In the past few weeks, I've been a bit frazzled. I hadn't been able to find:
- my brown leather Timberland gloves that mom-in-law got me for Christmas (I lived a horrible existence without them, but they've thankfully been found!)
- a book of checks when I knew I was supposed to have more left
- my hiking boots
This was distressing because I never lose things. I'm not a neat freak by any stretch (I always tend to be a bit clutter-y) but I can always put my finger right on whatever I'm looking for.
Confession: I'm a piler. If something doesn't have a spot, then it goes in the pile. Then the pile becomes that item's spot - problem solved.
So through my temporary rage, I ranted to Will about how I blame these dilemmas on my current living arrangement.
The fact that I live in a teensy apartment with three other girls,
and our storage area is a strange nook off of our kitchen that we have shoved all of our excess belongings in,
almost piled up to the ceiling,
blocking our third apartment entrance,
hidden behind a closet door that we removed - yeah, that's the culprit, indeed.
I'm am not a fan of these kinds of piles.
Since I was so scattered, Will emailed me a nice little summary of the things I want to get me all sorted out...
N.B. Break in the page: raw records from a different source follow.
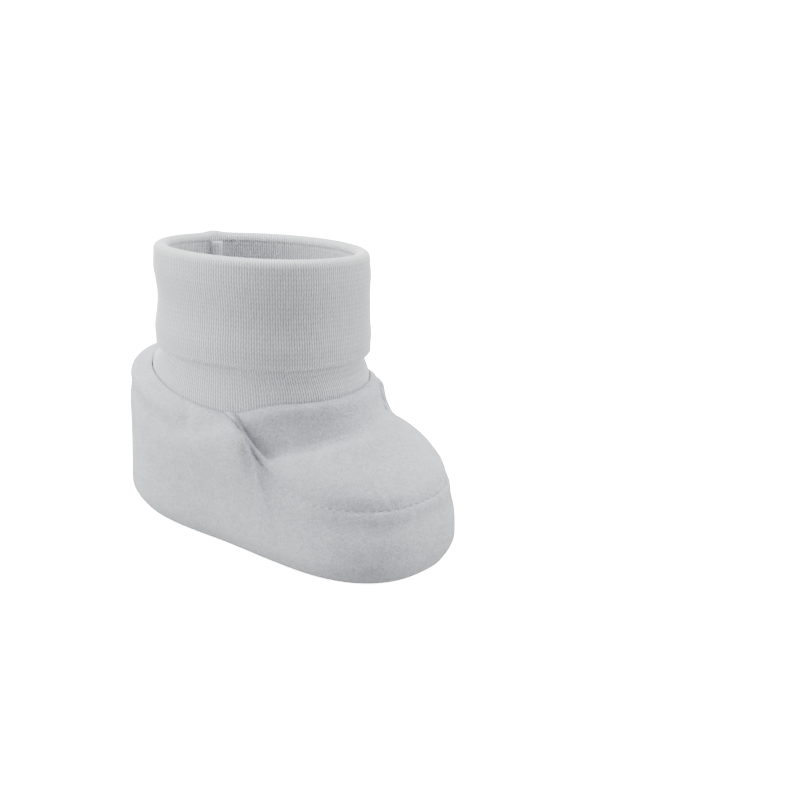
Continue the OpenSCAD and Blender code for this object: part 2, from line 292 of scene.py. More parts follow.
@dataclass(frozen=True)
class FootForm:
    """The surface of the foot, by angle, height and depth.

    Sizes are metres and come from the frame; the rest are shares of those sizes.
    """

    length: float
    width: float
    toe_height: float
    side_height: float
    heel_rise: float
    front_rise: float
    velour: float
    wall_foot: float
    insole_bottom: float
    insole_top: float
    lining: float
    gap: float = 0.3 * MM
    heel_squareness: float = 2.8
    toe_squareness: float = 2.45
    heel_taper: float = 0.04
    ankle_half_width: float = 0.437
    ankle_half_length: float = 0.334
    ankle_back: float = 0.114
    bottom_tuck: float = 2.4 * MM
    toe_lean: float = 1.5 * MM
    collar_roll: float = 5 * MM
    collar_height: float = 6.5 * MM
    collar_start: float = 0.78
    collar_end: float = 0.94
    vamp_dome: float = 1.15
    corner_angle: float = math.radians(16)
    seam_sharpness: float = 3.0
    seam_mitre: float = 0.45
    toe_aside: float = 2.4 * MM
    toe_ahead: float = 1.6 * MM
    waist: float = 2.4 * MM
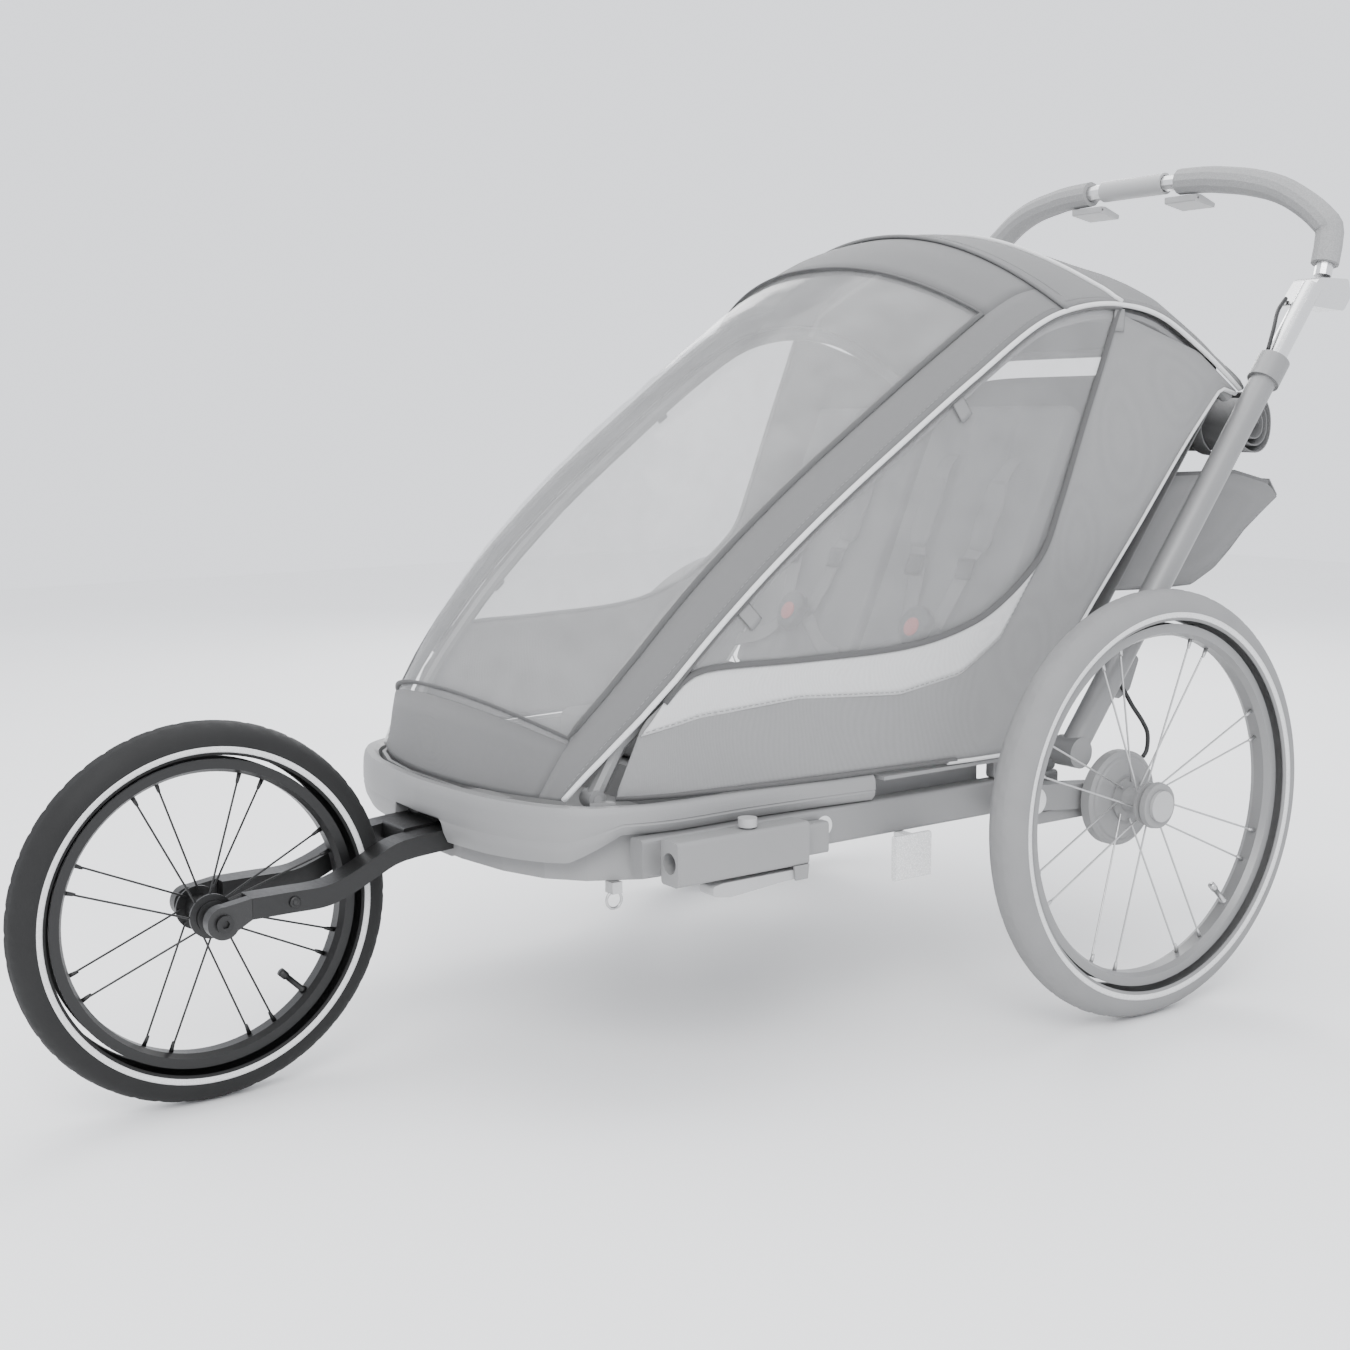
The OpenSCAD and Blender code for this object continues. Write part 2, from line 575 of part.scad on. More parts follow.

"Here's a compilation of your interspersions this morning:
2. purge your belongings
3. know right where everything is
4. change your ways
5. have a clean car."
He thinks I'm cute. Even if the trunk of my car houses things that I don't want to admit. I really do want to change my ways, honest. And the answer? An apartment with only two people in it and storage areas so that my dear Mable the Sable can experience true freedom from all of my crap. That's really why we're apartment hunting. It's all for Mable's sake.
So this evening, the man and I will continue on the quest by visiting three potential apartments in the fine town of Manchester By the Sea, found for us by my wonderful landlord/realtor! Not many landlords would also help you find a new place. Mine just rocks. Wish us luck!